>> begin

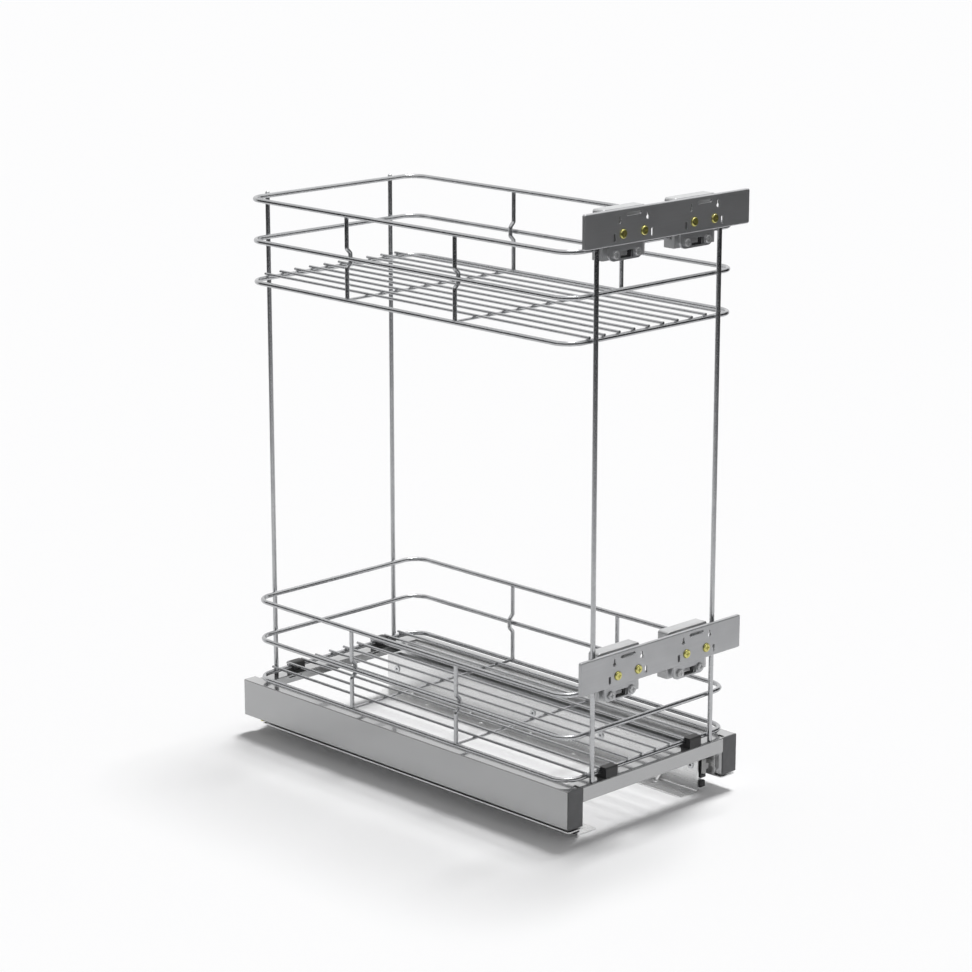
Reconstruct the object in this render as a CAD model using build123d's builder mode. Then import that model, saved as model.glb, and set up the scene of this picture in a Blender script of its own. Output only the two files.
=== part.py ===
"""Pull-out cargo basket: two wire baskets on a base frame with telescopic runners.

Millimetres. +Z is up and -Y is the way the basket pulls out, towards the cabinet door.
The origin is on the cabinet floor, at the centre of the four outer floor screws.
"""

import os
from build123d import *

os.makedirs("parts", exist_ok=True)

# Side covers and base frame
unit_width = 253.0
cover_length = 500.0
cover_floor_gap = 20.5
cover_height = 41.0
cover_width = 21.0
cover_sheet = 1.2
cover_edge_radius = 0.9
cover_return_depth = 10.0
cover_top_width = 15.7
cover_bottom_return = 9.0
cover_screw_inset = 5.5
cover_screw_rear_distance = 25.5
cover_screw_length = 12.0
cover_screw_head = 2.3
cover_screw_head_radius = 3.4
cover_screw_edge_radius = 0.8
end_plate_sheet = 1.5
end_plate_edge_radius = 0.6
end_plate_peg_radius = 1.8
end_plate_peg_length = 5.0
end_plate_peg_inset = 9.0

# Cross-members between the carriers
cross_member_height = 15.5
cross_member_depth = 18.0
cross_member_sheet = 1.5
cross_member_lap = 5.0
member_bend_radius = 1.0
rear_member_setback = 7.5

# Roll-formed carrier under each cover
carrier_sheet = 1.2
carrier_lip_drop = 3.0
carrier_lip_rear_setback = 31.0
carrier_groove_height = 6.7
carrier_groove_depth = 5.0
carrier_shoulder_drop = 11.0
carrier_rear_setback = 3.0
lip_corner_radius = 3.0
carrier_play = 0.4
carrier_screw_tip = 3.0
carrier_head_radius = 4.0
carrier_head_height = 2.2

# Floor brackets
runner_space = 15.5
bracket_sheet = 1.5
bracket_height = 45.0
bracket_flange = 27.5
bracket_front_inset = 21.0
bracket_rear_overhang = 1.0
bracket_rear_cut = 17.0
bracket_bend_radius = 2.5
gusset_size = 5.0
gusset_width = 3.0
gusset_pitch = 96.0
gusset_count = 5
gusset_rear_distance = 43.0

# Floor screws
floor_screw_offset = 12.0
floor_screw_setback = 226.0
floor_screw_pitch = 352.0
inner_screw_pitch = 144.0
inner_screw_shift = 16.0
floor_hole_radius = 2.25
floor_sink_radius = 3.0

# Telescopic runners
rail_sheet = 1.2
rail_height = 34.0
rail_axis_z = 28.0
rail_front_inset = 2.0
rail_rear_inset = 4.0
fixed_rail_depth = 7.0
intermediate_shortfall = 70.0
intermediate_depth = 7.7
moving_rail_depth = 7.7
rail_web_gap = 1.0
ball_diameter = 3.2
ball_gap = 2.6
raceway_play = 0.25
ball_pitch = 16.0
outer_ball_count = 10
outer_ball_inset = 2.4
inner_ball_inset = 5.1
inner_ball_count = 12
outer_cage_setback = 196.0
inner_cage_setback = 231.5
cage_sheet = 0.8
cage_hole_play = 0.15
cage_end = 8.0
cage_web_play = 0.1
cage_flange_reach = 2.4
rivet_front_distances = (10.0, 140.0, 243.0)
rivet_rear_distance = 16.0
rivet_head_radius = 4.0
rivet_head_height = 1.0
rivet_shank_radius = 2.4
rivet_bore_radius = 1.3
carrier_screw_front_distances = (87.0, 207.0, 327.0)
carrier_screw_rear_distance = 38.0

# Wire cage
rim_side_inset = 5.75
rim_front_inset = 9.6
rim_rear_inset = 8.1
rim_corner_radius = 20.0
rim_wire = 5.0
rim_pitch = 44.4
basket_seat_height = 6.0
basket_spacing = 443.0
post_wire = 5.0
post_wire_inset = 5.75
post_overshoot = 4.0
post_top_flat = 0.4
strut_wire = 4.5
strut_spacing = 160.0
strut_joggle_height = 10.0
strut_bend_radius = 3.0
shelf_wire = 3.0
shelf_wire_pitch = 21.0
shelf_rear_overhang = 1.5
weld_gap = 0.1

# Plastic clips that hold the lower basket on the cross-members
clip_wire_gaps = 1.5
clip_width = 17.0
clip_top = 2.5
clip_foot = 8.0
clip_foot_thickness = 2.0
clip_wall = 1.4
clip_pad_reach = 3.0
clip_pad_thickness = 1.5
clip_corner_radius = 1.5
clip_back_radius = 4.0
clip_front_setback = 1.0
clip_play = 0.15

# Door-front brackets
plate_side_inset = 7.75
plate_height = 35.0
plate_sheet = 1.5
plate_return = 3.5
plate_corner_radius = 2.0
plate_above_rim = 4.0
adjuster_post_gap = 4.25
adjuster_screw_spacing = 29.8
adjuster_screw_height = 14.9
height_travel = 3.0
side_travel = 2.0
long_slot_length = 21.0
long_slot_width = 3.4
long_slot_height = 33.2
keyhole_spacing = 39.6
keyhole_height = 27.5
keyhole_radius = 2.2
keyhole_neck = 2.2
keyhole_rise = 4.5
side_slot_spacing = 52.7
side_slot_height = 12.3
side_slot_width = 3.2
side_slot_length = 8.0
plate_head_radius = 4.6
plate_head_proud = 1.8
plate_head_edge_radius = 1.2
plate_seat_depth = 0.9
plate_shank_end = 0.9
plate_shank_clearance = 1.7
plate_edge_radius = 1.4

# Adjusters behind the plates
housing_width = 60.0
housing_offset = -1.0
housing_top = 38.0
housing_bottom = -11.5
housing_sheet = 2.0
housing_depth = 13.6
housing_wire_offset = 6.4
housing_corner_radius = 3.0
housing_bend_radius = 1.2
boss_radius = 3.8
slider_width = 47.0
slider_offset = -6.5
slider_sheet = 2.5
slider_top = 24.0
slider_shoulder = 3.0
slider_upper_overhang = 4.0
slider_corner_radius = 7.0
slider_gap = 0.3
slider_window_width = 18.0
slider_window_height = 7.5
slider_window_offset = -5.0
slider_pad_width = 10.8
slider_pad_rim = 0.8
slider_window_drop = 0.8
clamp_screw_left = -21.0
clamp_screw_right = 9.5
clamp_screw_height = -5.2
clamp_screw_head_radius = 4.2
clamp_screw_head_height = 2.2
screw_shank_radius = 2.0
screw_play = 0.2
clamp_bar_sheet = 3.0
clamp_bar_height = 13.0
clamp_bar_inset = 3.5
clamp_bar_top = 2.0
clamp_screw_tip = 1.0
clamp_screw_edge_radius = 0.9
recess_width = 1.0
recess_length = 5.0
recess_depth = 0.8
nut_width = 7.0
nut_height = 2.6
nut_thread_play = 0.05

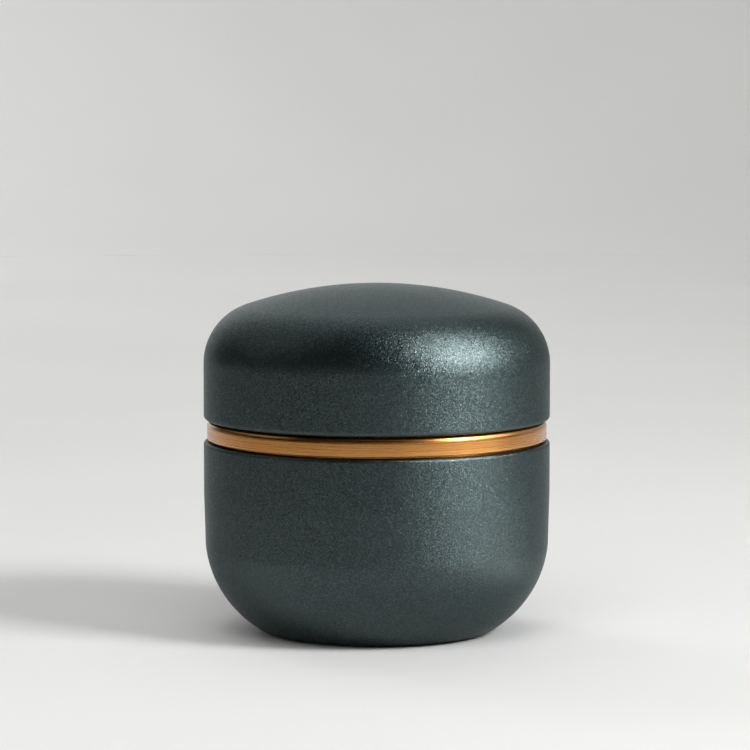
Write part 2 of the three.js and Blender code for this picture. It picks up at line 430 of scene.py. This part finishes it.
def zinc_steel():
    """Zinc plated steel with lathe marks round the axis."""
    look = Look("zinc_steel")
    lines = look.lathe_marks(0.8, 0.2)
    cloud = look.noise(5, detail=3)
    look.set(
        base_color=look.mix(look.spread(cloud, 0.3, 0.7), (0.42, 0.43, 0.44), (0.56, 0.56, 0.55)),
        metallic=1.0,
        roughness=look.spread(lines, 0.3, 0.7, 0.3, 0.46),
        normal=look.bump(lines, 0.012),
    )
    return look.material


def black_rubber():
    look = Look("black_rubber")
    dust = look.spread(look.noise(3, detail=4), 0.5, 0.8)
    look.set(
        base_color=look.mix(dust, (0.014, 0.014, 0.015), (0.035, 0.034, 0.033)),
        roughness=look.spread(look.noise(0.6), 0.3, 0.7, 0.68, 0.88),
        normal=look.bump(look.noise(0.22, detail=3), 0.02),
    )
    return look.material


def pale_silicone():
    look = Look("pale_silicone")
    cloud = look.spread(look.noise(6, detail=3), 0.3, 0.7)
    look.set(
        base_color=look.mix(cloud, (0.60, 0.585, 0.54), (0.68, 0.665, 0.62)),
        roughness=look.spread(look.noise(0.8), 0.3, 0.7, 0.42, 0.58),
        subsurface_weight=0.25,
        subsurface_scale=0.002,
        normal=look.bump(look.noise(0.5, detail=3), 0.008),
    )
    return look.material


def black_plastic():
    look = Look("black_plastic")
    cloud = look.spread(look.noise(7, detail=3), 0.3, 0.7)
    look.set(
        base_color=look.mix(cloud, (0.018, 0.019, 0.020), (0.028, 0.029, 0.031)),
        roughness=look.spread(look.noise(0.4), 0.3, 0.7, 0.42, 0.56),
        normal=look.bump(look.cells(0.35, "Distance"), 0.02),
    )
    return look.material


def stage_paint():
    look = Look("stage_paint")
    cloud = look.spread(look.noise(180, detail=2), 0.3, 0.7)
    look.set(
        base_color=look.mix(cloud, (0.80, 0.80, 0.79), (0.82, 0.82, 0.81)),
        roughness=0.9,
        specular_ior_level=0.2,
    )
    return look.material


# ---- The pot -------------------------------------------------------------------------------

SHELL_WALL = 1.4
RECESS_RADIUS = 19.2
RECESS_DEPTH = 1.6
TAPER_TOP = 26.0
TAPER = 1.62
BELLY_RADIUS = 20.4
BELLY_START = 6.0
BELLY_END = 59.8
CORNER = 1.5
KNEE_SUPPORT = 0.3   # above the knee, where the taper starts
RIM_ROUNDING = 0.55
SHANK_HOLE = 1.8     # radius of the holes that the screws pass through
HEAD_HOLE = 3.2      # radius of the foot's holes for their heads


def pot_outline():
    radius, foot, rim = box_mm("body_shell")
    start, end = math.radians(BELLY_START), math.radians(BELLY_END)
    knee = (
        foot + CORNER * (1 - math.sin(end)) + BELLY_RADIUS * (math.sin(end) - math.sin(start))
    )
    knee_radius = radius - (TAPER_TOP - knee) * math.tan(math.radians(TAPER))
    centre = (knee_radius - BELLY_RADIUS * math.cos(start), knee + BELLY_RADIUS * math.sin(start))
    reach = BELLY_RADIUS - CORNER
    inner_belly = BELLY_RADIUS - SHELL_WALL
    floor = foot + RECESS_DEPTH + SHELL_WALL
    floor_angle = math.degrees(math.asin((centre[1] - floor) / inner_belly))
    inner = radius - SHELL_WALL
    return rounded(
        [
            (0, foot + RECESS_DEPTH, 0),
            (RECESS_RADIUS, foot + RECESS_DEPTH, 0.3),
            (RECESS_RADIUS, foot, 0.3),
            *arc(
                centre[0] + reach * math.cos(end),
                centre[1] - reach * math.sin(end),
                CORNER, -90, -BELLY_END, 5,
            ),
            *arc(centre[0], centre[1], BELLY_RADIUS, -BELLY_END, -BELLY_START, 40)[1:],
            (knee_radius + KNEE_SUPPORT * math.tan(math.radians(TAPER)), knee + KNEE_SUPPORT, 0),
            (radius, TAPER_TOP, 8.0),
            (radius, rim, RIM_ROUNDING),
            (inner, rim, 0.35),
            (inner, TAPER_TOP, 4.0),
            *arc(centre[0], centre[1], inner_belly, -BELLY_START, -floor_angle, 20),
            (0, floor, 0),
        ]
    )


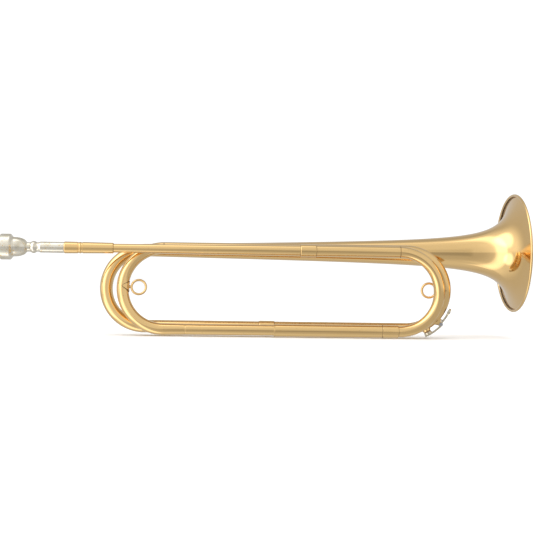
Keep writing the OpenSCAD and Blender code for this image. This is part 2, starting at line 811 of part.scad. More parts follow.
// Moves to a place around the rear right bow: local X points straight out from the
// bow's centre at the given angle below the horizontal, local Z along the bow.
module around(angle) {
    on_rear_right() rotate([0, angle, 0]) children();
}

// Local Z points out of the bow, from its outer face, at the spout.
module at_spout() {
    around(key_spout_at) translate([bow_face, 0, 0]) rotate([0, 90, 0]) children();
}

// Local Z runs along the pivot, away from the slide's side.
module at_pivot() {
    around(key_pivot_at) translate([pivot_radius, 0, 0]) rotate([-90, 0, 0]) children();
}

module water_key_spout() {
    sink = 2.4;
    lip = 0.5;
    flange_r = key_spout_d / 2;
    color(BRASS) difference() {
        at_spout() rotate_extrude() polygon([[key_bore_d / 2, -sink], [flange_r, -sink],
            [flange_r, key_spout_h - lip], [flange_r - lip, key_spout_h],
            [key_bore_d / 2, key_spout_h]]);
        on_rear_right() half_ring(rear_right_radius, rear_right_r);
    }
}

module water_key_saddle() {
    base_len = 8.4;
    sink = 4;
    color(BRASS) difference() {
        around(key_pivot_at) {
            translate([bow_face - sink, -saddle_w / 2, -base_len / 2])
                cube([sink + foot_t, saddle_w, base_len]);
            for (side = [-1, 1]) translate([0, side * (ear_inside + ear_t) / 2, 0]) {
                translate([bow_face - sink, -ear_t / 2, -ear_r])
                    cube([sink + key_pivot_h, ear_t, 2 * ear_r]);
                translate([pivot_radius, 0, 0]) rotate([90, 0, 0])
                    cylinder(h = ear_t, r = ear_r, center = true);
            }
        }
        on_rear_right() half_ring(rear_right_radius, rear_right_r);
        at_pivot() cylinder(h = 2 * saddle_w, d = screw_d, center = true);
    }
}

module water_key_screw() {
    half = saddle_w / 2;
    head_h = 1;
    slot_w = 0.5;
    color(STEEL) at_pivot() difference() {
        union() {
            translate([0, 0, -half]) cylinder(h = 2 * half, d = screw_d);
            translate([0, 0, -half - head_h]) cylinder(h = head_h, d = 2 * screw_d);
        }
        translate([-screw_d * 1.5, -slot_w / 2, -half - head_h - eps])
            cube([screw_d * 3, slot_w, slot_w + eps]);
    }
}

// A strip bent round the bow's centre between two angles, at a height above the bow.
module bent_strip(from, to, h) {
    on_rear_right() rotate([0, from, 0]) rotate([90, 0, 0]) rotate_extrude(angle = from - to, $fn = 360)
        translate([bow_face + h, -lever_w / 2]) square([lever_t, lever_w]);
}

// Moves along the pivot to the middle of the hub, which leaves room for the spring.
module at_hub() {
    at_pivot() translate([0, 0, -spring_room / 2]) children();
}

module water_key_lever() {
    tail = 4.5;
    color(NICKEL) difference() {
        union() {
            bent_strip(key_spout_at + tail, key_pivot_at, cork_arm_h);
            bent_strip(key_pivot_at, key_touch_at, key_arm_h);
            around(key_touch_at) translate([bow_face + key_arm_h, 0, 0]) rotate([0, 90, 0])
                cylinder(h = lever_t, d = touch_d);
            at_hub() cylinder(h = hub_w, d = hub_d, center = true);
        }
        at_hub() cylinder(h = 2 * hub_w, d = screw_d + 2 * screw_gap, center = true);
    }
}

module water_key_cork_cap() {
    color(SILVER) at_spout() difference() {
        translate([0, 0, cap_low_h]) cylinder(h = cap_top_h - cap_low_h, d = cap_d);
        translate([0, 0, cap_low_h - eps]) cylinder(h = cork_seat + eps, d = cork_d);
    }
}

module water_key_cork() {
    color(CORK) at_spout() translate([0, 0, key_spout_h]) cylinder(h = cork_t, d = cork_d);
}

// A straight piece of the spring's wire between two points.
module wire_run(a, b, d) {
    run = b - a;
    translate(a) rotate([0, acos(run[2] / norm(run)), atan2(run[1], run[0])])
        cylinder(h = norm(run), d = d, $fn = 32);
}

// Two closed coils beside the hub, a foot on the saddle's base and a hook under the
// thumb arm. The legs are a little thinner where they run into the coils and each other.
module water_key_spring() {
    wire_r = spring_wire_d / 2;
    coil_room = 0.7;
    rest_gap = 0.1;
    thin_d = 0.9 * spring_wire_d;
    coil_r = screw_d / 2 + coil_room;
    side = (ear_inside - spring_room) / 2;
    foot_x = bow_face + foot_t + wire_r + rest_gap;
    foot_z = -3.8;
    hook_z = 5;
    hook_x = sqrt(pow(bow_face + key_arm_h, 2) - hook_z * hook_z) - wire_r - rest_gap;
    color(STEEL) around(key_pivot_at) {
        translate([pivot_radius, side, 0]) rotate([90, 0, 0]) rotate_extrude()
            translate([coil_r, 0]) {
                for (k = [-1, 1]) translate([0, k * wire_r]) circle(wire_r, $fn = 32);
                square([2 * wire_r, 2 * wire_r], center = true);
            }
        wire_run([pivot_radius, side - wire_r, -coil_r], [foot_x, side - wire_r, foot_z], thin_d);
        wire_run([pivot_radius, side, coil_r], [hook_x, side, hook_z], thin_d);
        wire_run([hook_x, side + wire_r, hook_z - rest_gap], [hook_x, 0, hook_z - rest_gap],
            spring_wire_d);
    }
}

mouthpiece();
mouthpiece_receiver();
leadpipe();
leadpipe_ferrule();
upper_slide_sleeve();
slide_upper_leg();
slide_bow();
slide_ferrule();
slide_lower_sleeve();
first_return_tube();
front_left_bow();
middle_tube();
rear_right_bow();
second_return_tube();
return_ferrule();
rear_left_bow();
bell_tail();
bell_flare();
bell_rim_wire();
leadpipe_stay();
slide_sleeve_stay();
bell_stay();
return_stay();
left_ring_foot();
left_strap_ring();
right_ring_foot();
right_strap_ring();
water_key_spout();
water_key_saddle();
water_key_screw();
water_key_lever();
water_key_cork_cap();
water_key_cork();
water_key_spring();
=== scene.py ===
import math
import bmesh
import bpy
from mathutils import Matrix, Vector


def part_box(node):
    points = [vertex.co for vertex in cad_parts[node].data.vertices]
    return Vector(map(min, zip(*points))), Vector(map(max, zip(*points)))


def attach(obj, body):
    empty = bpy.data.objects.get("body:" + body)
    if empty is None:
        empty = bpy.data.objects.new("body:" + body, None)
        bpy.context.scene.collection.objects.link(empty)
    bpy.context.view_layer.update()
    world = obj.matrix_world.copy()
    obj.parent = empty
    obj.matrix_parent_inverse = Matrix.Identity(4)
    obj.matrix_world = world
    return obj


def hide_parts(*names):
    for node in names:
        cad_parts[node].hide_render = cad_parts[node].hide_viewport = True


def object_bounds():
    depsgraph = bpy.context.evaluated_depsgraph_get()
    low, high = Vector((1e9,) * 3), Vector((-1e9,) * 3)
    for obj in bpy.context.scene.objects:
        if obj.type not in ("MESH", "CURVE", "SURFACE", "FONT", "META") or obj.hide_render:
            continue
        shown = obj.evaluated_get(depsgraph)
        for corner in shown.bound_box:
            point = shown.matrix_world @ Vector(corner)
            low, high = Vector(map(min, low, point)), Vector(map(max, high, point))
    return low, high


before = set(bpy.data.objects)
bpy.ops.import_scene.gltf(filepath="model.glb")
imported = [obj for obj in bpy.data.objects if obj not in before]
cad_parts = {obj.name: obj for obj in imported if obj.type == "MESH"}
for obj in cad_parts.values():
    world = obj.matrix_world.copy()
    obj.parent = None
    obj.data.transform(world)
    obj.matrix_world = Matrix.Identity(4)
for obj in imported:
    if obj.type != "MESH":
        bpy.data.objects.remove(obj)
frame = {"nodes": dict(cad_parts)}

cad_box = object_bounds()
scene = bpy.context.scene

# ------------------------------------------------------------------ camera, light and floor
# The horn is seen square from its slide side, level, from a little over a metre away.
# A white studio lights it: bright overhead, greyer in front, with two soft lamps at the
# left. It stands on a sheet of white paper.
MM = 0.001
camera_data = bpy.data.cameras.new("camera")
camera = bpy.data.objects.new("camera", camera_data)
scene.collection.objects.link(camera)
scene.camera = camera
camera_data.lens = 74.7
camera_data.sensor_width = 36.0
camera_data.clip_start = 0.01
camera_data.clip_end = 50.0
camera_place = Vector((163.1, -1150.0, -16.85)) * MM
camera_yaw = 0.040
camera_roll = 0.0138
camera.matrix_world = (
    Matrix.Translation(camera_place)
    @ Matrix.Rotation(-camera_yaw, 4, "Z")
    @ Matrix.Rotation(math.pi / 2, 4, "X")
    @ Matrix.Rotation(camera_roll, 4, "Z")
)
scene.view_settings.view_transform = "Standard"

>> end

### Your instructions
Give again the run of lines that opens at the line with "mouthpiece();" and closes at the line with "obj.parent = None", exactly, and only that run.

### Full output
mouthpiece();
mouthpiece_receiver();
leadpipe();
leadpipe_ferrule();
upper_slide_sleeve();
slide_upper_leg();
slide_bow();
slide_ferrule();
slide_lower_sleeve();
first_return_tube();
front_left_bow();
middle_tube();
rear_right_bow();
second_return_tube();
return_ferrule();
rear_left_bow();
bell_tail();
bell_flare();
bell_rim_wire();
leadpipe_stay();
slide_sleeve_stay();
bell_stay();
return_stay();
left_ring_foot();
left_strap_ring();
right_ring_foot();
right_strap_ring();
water_key_spout();
water_key_saddle();
water_key_screw();
water_key_lever();
water_key_cork_cap();
water_key_cork();
water_key_spring();
=== scene.py ===
import math
import bmesh
import bpy
from mathutils import Matrix, Vector


def part_box(node):
    points = [vertex.co for vertex in cad_parts[node].data.vertices]
    return Vector(map(min, zip(*points))), Vector(map(max, zip(*points)))


def attach(obj, body):
    empty = bpy.data.objects.get("body:" + body)
    if empty is None:
        empty = bpy.data.objects.new("body:" + body, None)
        bpy.context.scene.collection.objects.link(empty)
    bpy.context.view_layer.update()
    world = obj.matrix_world.copy()
    obj.parent = empty
    obj.matrix_parent_inverse = Matrix.Identity(4)
    obj.matrix_world = world
    return obj


def hide_parts(*names):
    for node in names:
        cad_parts[node].hide_render = cad_parts[node].hide_viewport = True


def object_bounds():
    depsgraph = bpy.context.evaluated_depsgraph_get()
    low, high = Vector((1e9,) * 3), Vector((-1e9,) * 3)
    for obj in bpy.context.scene.objects:
        if obj.type not in ("MESH", "CURVE", "SURFACE", "FONT", "META") or obj.hide_render:
            continue
        shown = obj.evaluated_get(depsgraph)
        for corner in shown.bound_box:
            point = shown.matrix_world @ Vector(corner)
            low, high = Vector(map(min, low, point)), Vector(map(max, high, point))
    return low, high


before = set(bpy.data.objects)
bpy.ops.import_scene.gltf(filepath="model.glb")
imported = [obj for obj in bpy.data.objects if obj not in before]
cad_parts = {obj.name: obj for obj in imported if obj.type == "MESH"}
for obj in cad_parts.values():
    world = obj.matrix_world.copy()
    obj.parent = None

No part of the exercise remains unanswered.